Challenging trading conditions and depressed oil and gas prices pushed profits down to £484m, from £857m in 2008. “It has been quite a difficult year,” Frank Chapman, the chief executive said today. “We have seen quite weak demand for oil and gas, and lower prices as a consequence of that.”
But the company remains confident about the sector’s growth prospects and has signed long term supply contracts for up to 8.3 million tonnes per annum over the last 18 months alone.
BG’s production levels rose by 5 per cent in the quarter to hit 56.6 million barrels of oil equivalent (boe) per day. But the Tunisian Hasdrubal project will not reach full capacity until the end of November, leaving production levels around 2 million boe short of BG’s target. Fourth-quarter production levels are still expected to come in 12 per cent ahead of last year as planned, although the year as a whole, leaving the growth rate at around 5 per cent rather than between 6 and 7 per cent as planned. The news pushed down the group’s share price by nearly 4 per cent in afternoon trading.

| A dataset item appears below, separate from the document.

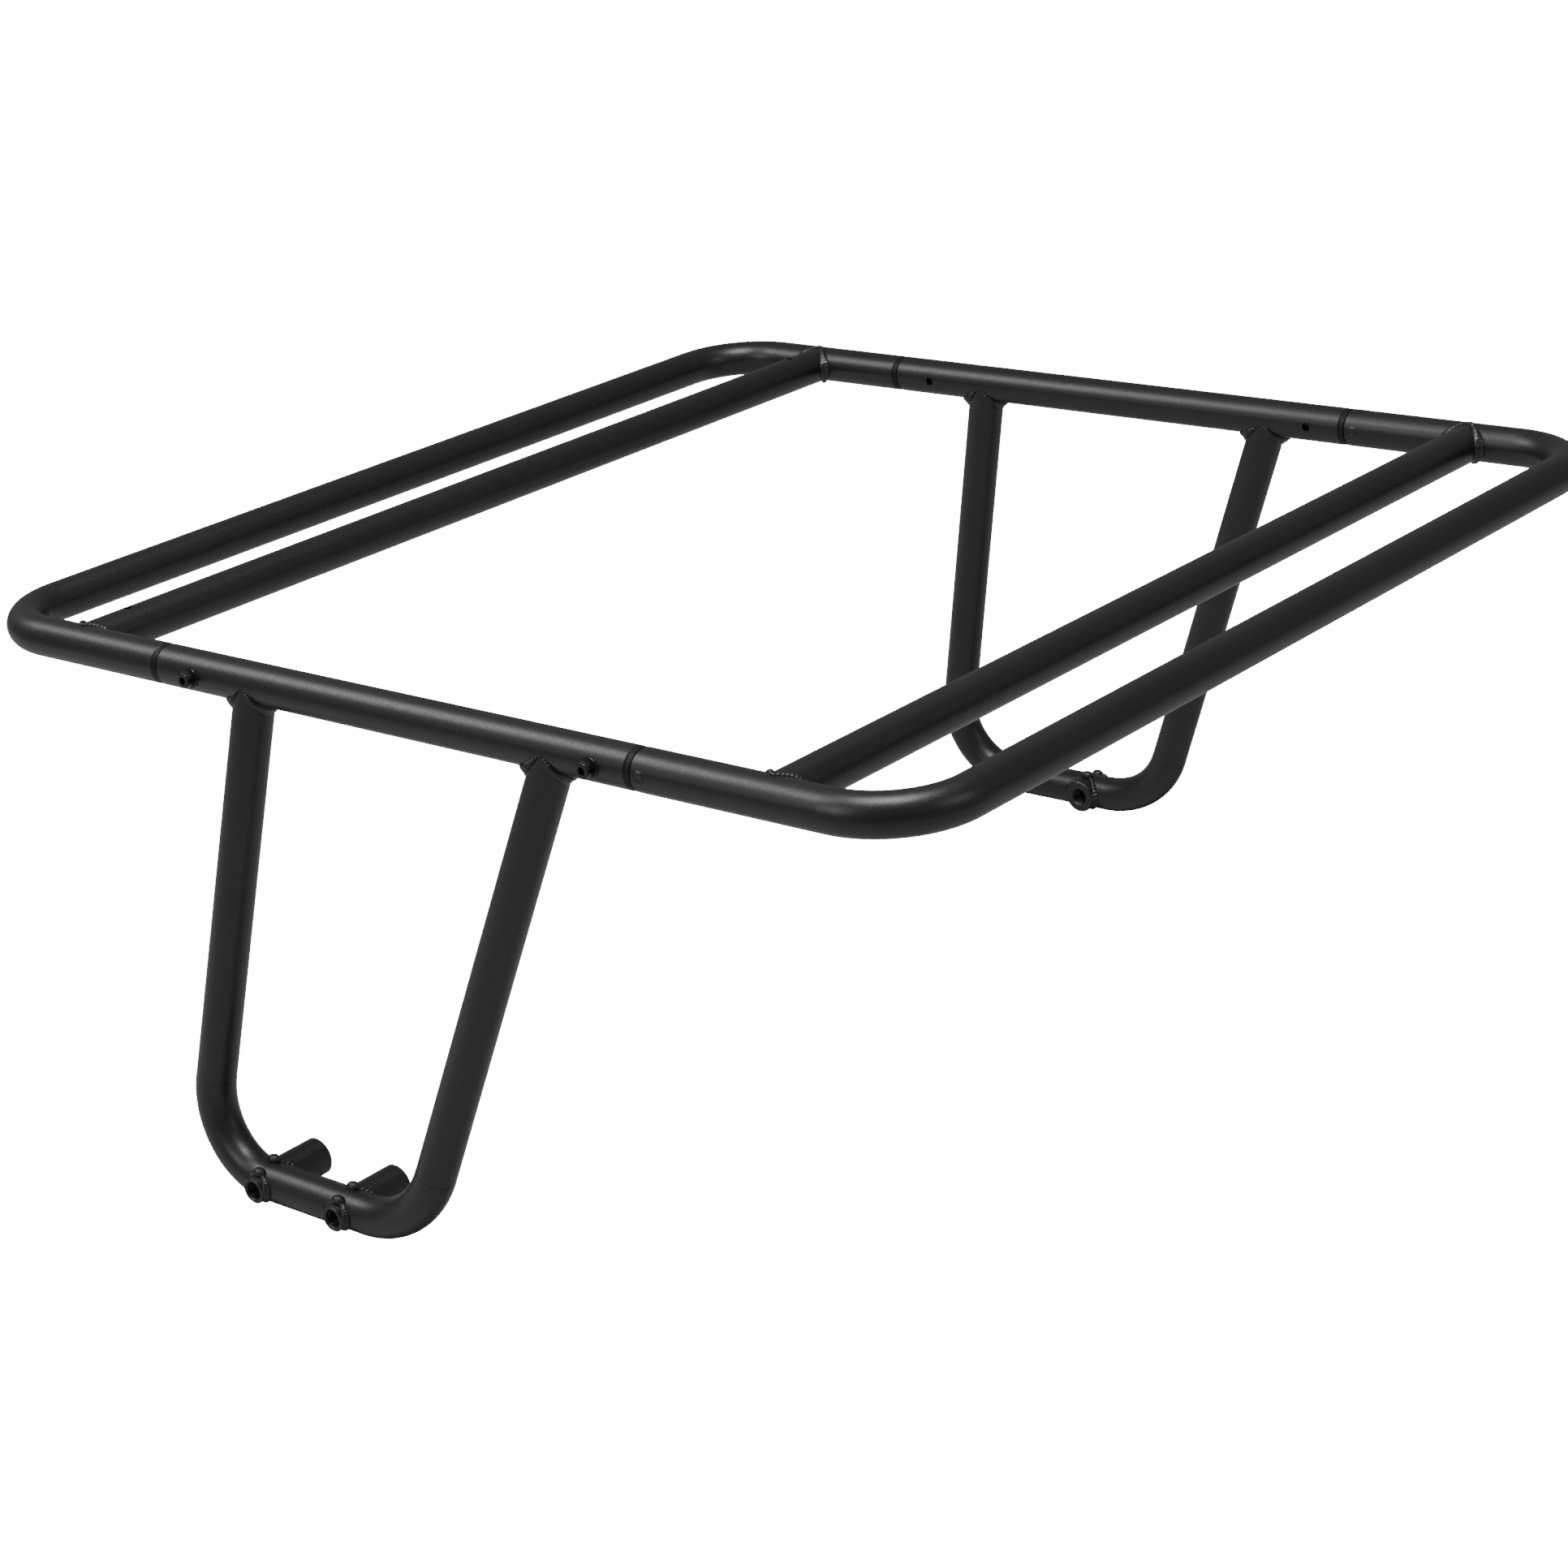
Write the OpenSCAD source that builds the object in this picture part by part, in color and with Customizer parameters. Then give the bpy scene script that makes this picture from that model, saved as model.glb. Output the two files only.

But many analysts share the company’s bullish outlook, buoyed by both global demand predictions and the company’s string of successes in the ultra-deep water Santos Basin off the coast of Brazil. Malcolm Graham-Wood, a director at HansonWesthouse, said: “Although disappointed that BG has slipped in its formerly excellent handling of market relationships we are not going to join the short term nature of the criticism and still totally believe in the long term prospects for truly exceptional growth that BG offers.”